Years later, wondering if more booze might be hidden, Randy sifted through ash clean outs in three disused fireplaces and "I found a dozen more! That powerful whiskey sure spiced up our Christmas Punch 'Great Punch!' grinned my teetotaler grandma…she never knew".
Fast forward 2013. The long defunct Chicken Cock label had just been resurrected by wine and spirit entrepreneur aficionado Matti Antilla, his new range of 86 proof 43% ABV Chicken Cock whiskies are marketed in 11.5inches tall 750ml screw top aluminum cans (for quick chilling) named Southern Spiced, Cinnamon and Root Beer but not the 100% proof unflavoured original, sigh.
Well, while en route from Charleston SC to Texas, 884 cases, 10,000 bottles valued at $200,000 retail or up to $1.4 million if sold by the 1.5 ounce measure got hijacked in the biggest liquor heist since Al Capone's goons strong-armed cargoes in Chicago, where he controlled speakeasies, bookie joints, gambling houses, brothels, horse and race tracks, nightclubs, distilleries and breweries, raking in a reported income of $100,000,000 a year, so they say.
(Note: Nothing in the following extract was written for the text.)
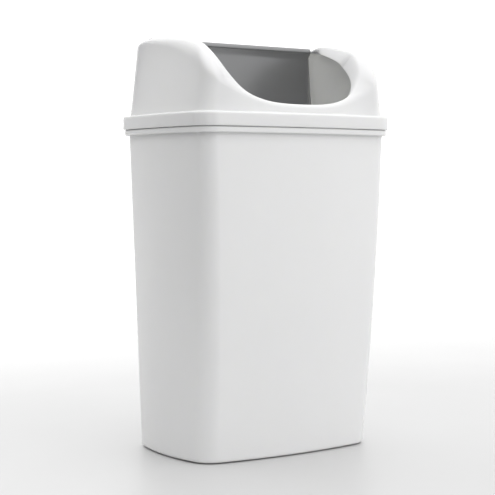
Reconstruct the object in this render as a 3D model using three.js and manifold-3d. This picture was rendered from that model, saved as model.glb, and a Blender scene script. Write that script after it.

So it seems Chicken Cock's flamboyant history had come full circle. During Prohibition it was the law that confiscated truckloads. No sooner had this succulent resurrected brand clinked off bottling machines it fell victim to a diabolically daring heist. Matti was quick to note the irony.
OK, so I have not yet found Matti's missing hooch. But I did put him in touch with Randy Newson - who'd told me he might sell his, the very last original bottle of Chicken Cock Whiskey.
I'm still on the lookout for the stolen whiskey and I'll keep you posted on that $10,000 grand reward!